С этого мгновения Брюллов перестал замечать красавицу. Теперь он не сводил восторженного взгляда с Пушкина.

…Художник напрягает свою память и рисует поэта, увиденного им один-единственный раз. Но он так сроднился с его стихами, они заняли такое большое место в его жизни, что ему не трудно воспроизвести его облик. Брюллов изобразил Пушкина юным, вдохновенным, погруженным в раздумье и как бы прислушивающимся к чему-то неведомому, которое он собирается вот-вот поведать людям в дивных звуках…

2 сентября 1822 года в «Русском инвалиде» было напечатано: «Кавказский пленник». Повесть в стихах, соч. А. Пушкина. Спб., 1822, продается на Невском проспекте, в доме, принадлежащем Императорской публичной библиотеке, в квартире Н. И. Гнедича». К стихам был приложен портрет Пушкина, рисованный Брюлловым и гравированный Егором Гейтманом, окончившим Академию художеств годом раньше Брюллова.

В книге значилось такое примечание: «Издатели присовокупляют портрет автора, в молодости с него рисованный. Они думают, что приятно сохранить юные черты поэта, которого первые произведения ознаменованы даром необыкновенным».
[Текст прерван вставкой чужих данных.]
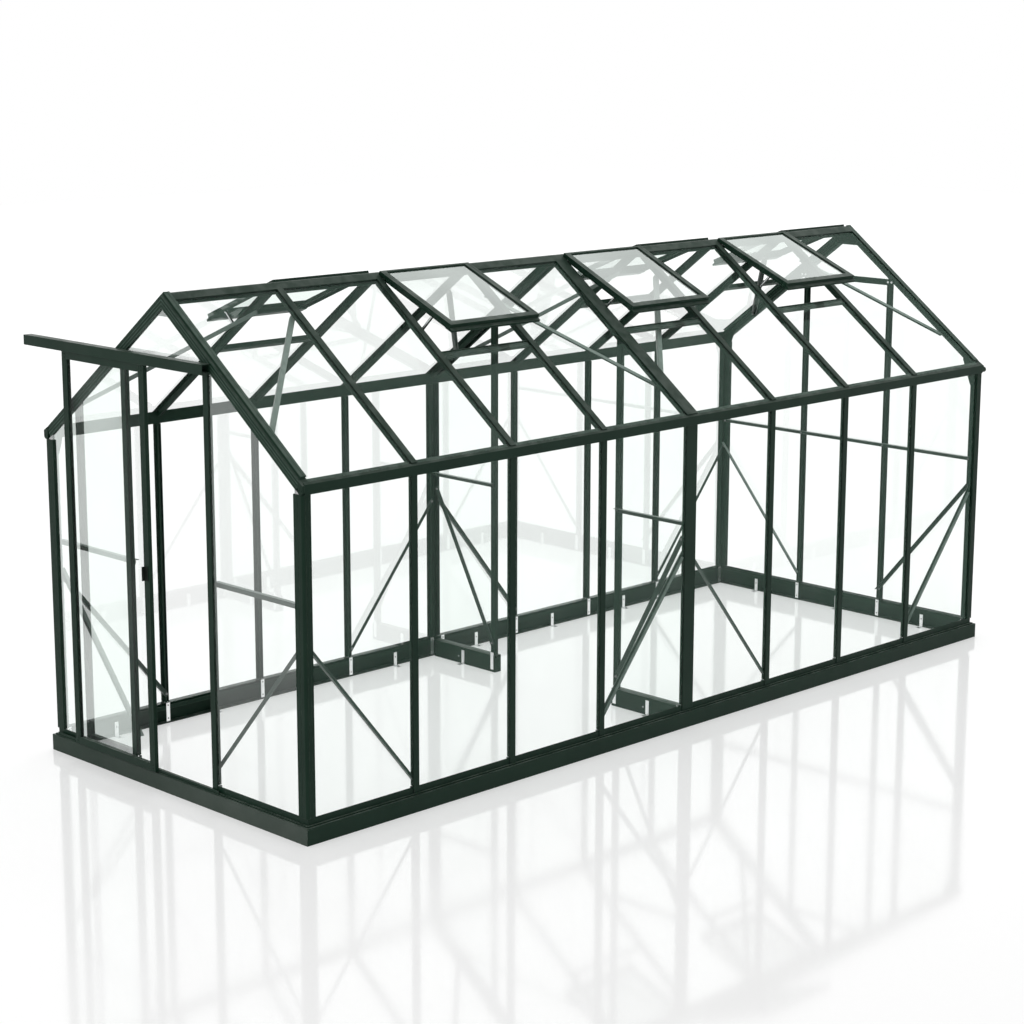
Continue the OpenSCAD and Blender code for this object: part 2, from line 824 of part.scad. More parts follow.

Это был первый портрет Пушкина, появившийся в печати.

Пушкину портрет понравился.

В это время Брюллов уже находился в пути в чужие края. Вместе с братом Александром он выехал из Петербурга 16 августа 1822 года. Оба они направлялись в Италию как пенсионеры Общества поощрения художников.

Карлу Брюллову шел двадцать третий год.